Peterson countered that the reason Batgirl was on their radar was that the story was built on a structured hero narrative. He then returned to asking Harris how to meaningfully or effectively provide an a priori understanding of the world for children.

After a bit of discussion about “good vs evil” with Harris pointing out that what some people call “evil” can be connected to biology, tumours or disorders, and a fun joke from Peterson about how a sadist would never abuse a masochist if that’s what the masochist asked for, there was a good discussion about the phenomenon of empathy attachment.

Harris pointed out research regarding public sympathy for a girl stuck in a well vs how few people responded to news of a genocide. The more people attached to the story of the girl in the well, the less people cared about her. If you add that she had a brother, then maybe an extended family, then talked about the poverty of her whole community… the more people added to the sympathy plea the less people cared.
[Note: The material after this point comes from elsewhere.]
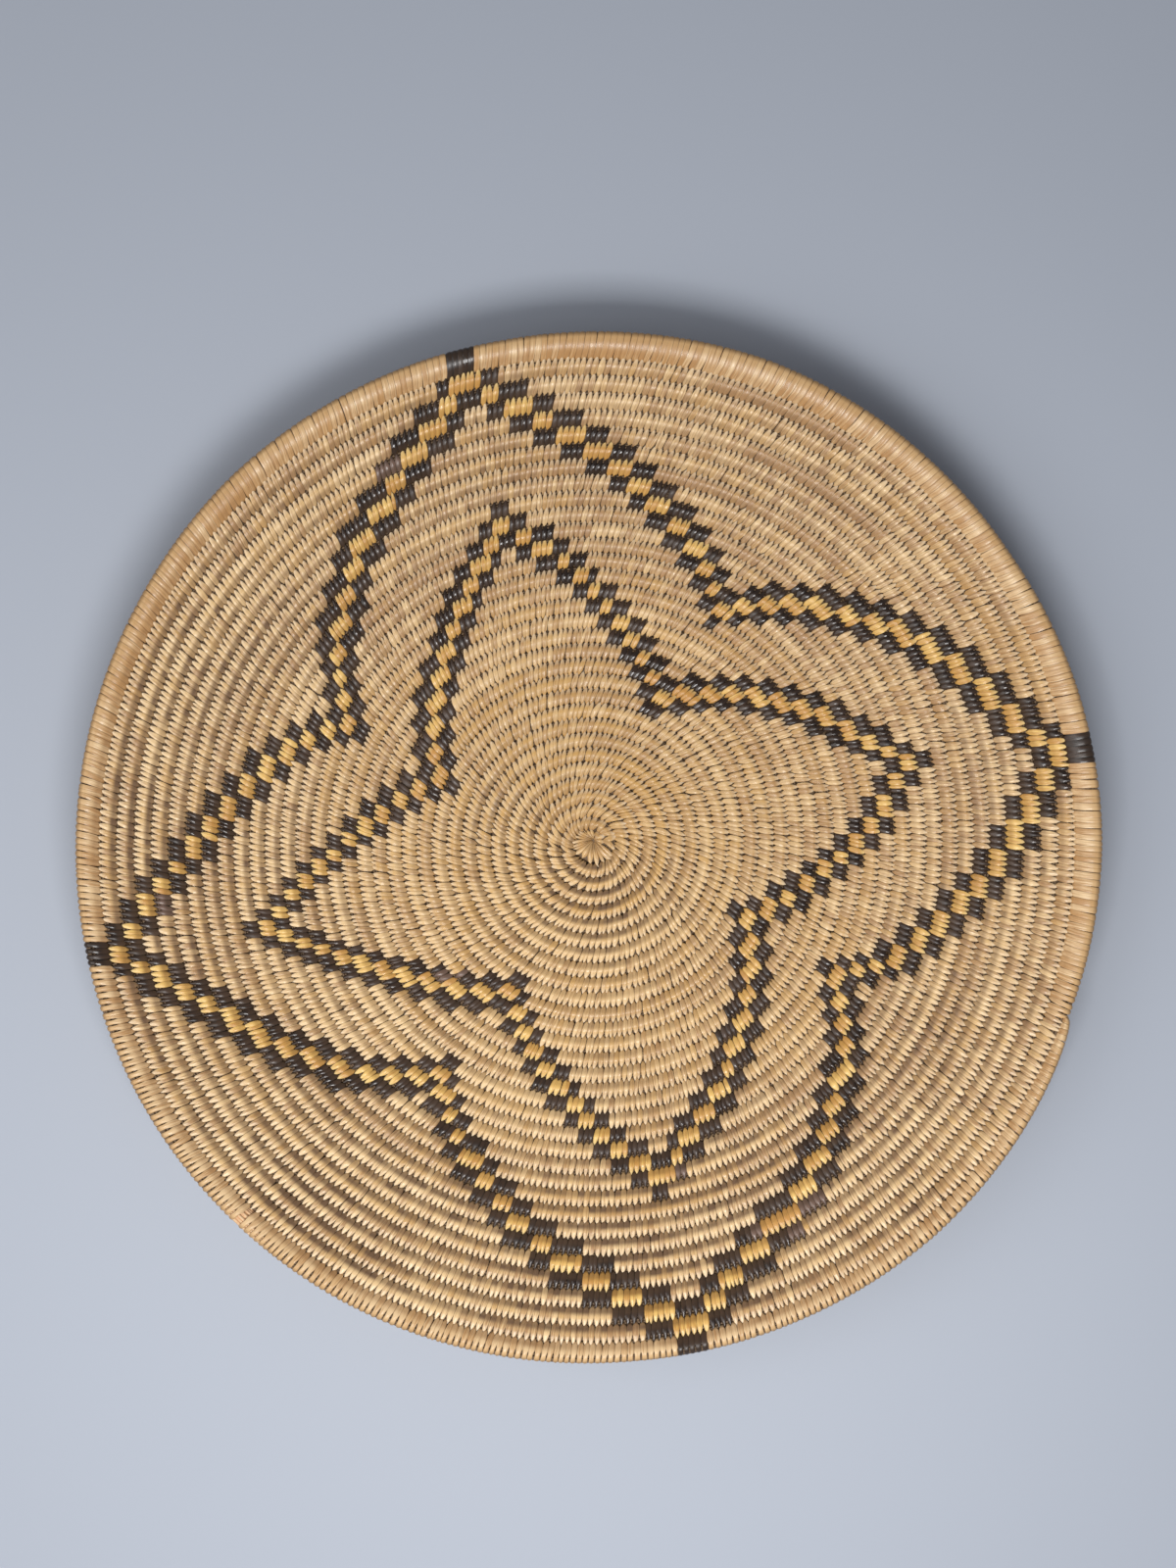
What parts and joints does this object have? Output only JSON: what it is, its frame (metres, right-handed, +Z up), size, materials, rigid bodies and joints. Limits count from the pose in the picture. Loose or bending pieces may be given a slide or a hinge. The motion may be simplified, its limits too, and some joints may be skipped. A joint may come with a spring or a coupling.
{
  "type": "coiled basket tray",
  "caption": "Shallow round coiled basket tray with a flat base, sloping sewn walls, a start knot in the middle and a rim coil that thins to a tail.",
  "frame": {"origin": "middle of the flat underside of the start knot, on the surface that the tray rests on", "axes": "+Z up out of the tray's hollow; +X and +Y as right and up in the reference picture, seen from above"},
  "size_m": [0.3331, 0.3358, 0.0319],
  "materials": {
    "natural_splint": "satin peeled splint",
    "rim_splint": "satin peeled splint, warmer with handling",
    "dark_splint": "satin dyed splint",
    "gold_splint": "satin golden splint",
    "foundation_stem": "matte dry stem"
  },
  "bodies": {
    "root": {"start_knot": "natural_splint", "coil_row_01": "natural_splint", "coil_row_02": "natural_splint", "coil_row_03": "natural_splint", "coil_row_04": "natural_splint", "coil_row_05": "natural_splint", "coil_row_06": "natural_splint", "coil_row_07": "natural_splint", "coil_row_08": "natural_splint", "coil_row_09": "natural_splint", "coil_row_10": "natural_splint", "coil_row_11": "natural_splint", "coil_row_12": "natural_splint", "coil_row_13": "natural_splint", "coil_row_14": "natural_splint", "coil_row_15": "natural_splint", "coil_row_16": "natural_splint", "coil_row_17": "natural_splint", "coil_row_18": "natural_splint", "coil_row_19": "natural_splint", "coil_row_20": "natural_splint", "coil_row_21": "natural_splint", "coil_row_22": "natural_splint", "coil_row_23": "natural_splint", "coil_row_24": "natural_splint", "coil_row_25": "natural_splint", "coil_row_26": "natural_splint", "coil_row_27": "natural_splint", "coil_row_28": "natural_splint", "coil_row_29": "natural_splint", "coil_row_30": "natural_splint", "coil_row_31": "natural_splint", "rim_coil": "rim_splint", "foundation_01": "foundation_stem", "foundation_02": "foundation_stem", "foundation_03": "foundation_stem", "foundation_04": "foundation_stem", "foundation_05": "foundation_stem", "foundation_06": "foundation_stem", "foundation_07": "foundation_stem", "foundation_08": "foundation_stem", "foundation_09": "foundation_stem", "foundation_10": "foundation_stem", "foundation_11": "foundation_stem", "foundation_12": "foundation_stem", "foundation_13": "foundation_stem", "foundation_14": "foundation_stem", "foundation_15": "foundation_stem", "foundation_16": "foundation_stem"}
  },
  "joints": []
}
Peterson and Harris agreed that there is a limit to how much we can extend ourselves emotionally within reason. Our families and friends come first, then we work outward but can’t take on the sorrow and tragedy of the whole world while remaining functional.

In summaries, Peterson admonished that we need a structure to interpret the world and it must be one based on value. Good structure takes time to evolve and build. He felt that while religion is dismissed on the basis of extreme examples of where it can lead the “devil is in the details” and the details are the baby in the bathwater that people have been encouraged to throw out.

Harris conclude that he felt compelling stories don’t need to be grounded in ideas of supernatural origins. He feels that the supernatural isn’t necessary and if we remove that component then we are “out of the religion business.” He reiterated that conversations like the one that took place that night were essential in moving forward. It wasn’t a debate scoring “points” for either side but a way to show that people can be passionate and still find a way to speak to each other and try to reason.

Harris felt that religion sent a message that, along with things not being open to criticism, it says we don’t need to discover things anymore. Ultimately, there should not be different rules for a certain class of books. His biggest criticism for Peterson was that he let too many people “off the hook” when they block questioning. While there may be value to religious stories Harris felt is should stop at claims of “revelations” and divine origins.

This has been a summary of the event to the best of my ability. (Not even proofread yet) I don’t take any side to the debate and have tried to represent what was said as fairly as possible. I may have misunderstood some of what was said and certainly make no claims to be an expert on any of the issues. I will add or correct any errors and simply offer this as feedback to the presenters on how a general member of the audience heard their positions and to people who weren’t able to attend while they wait for the official upload.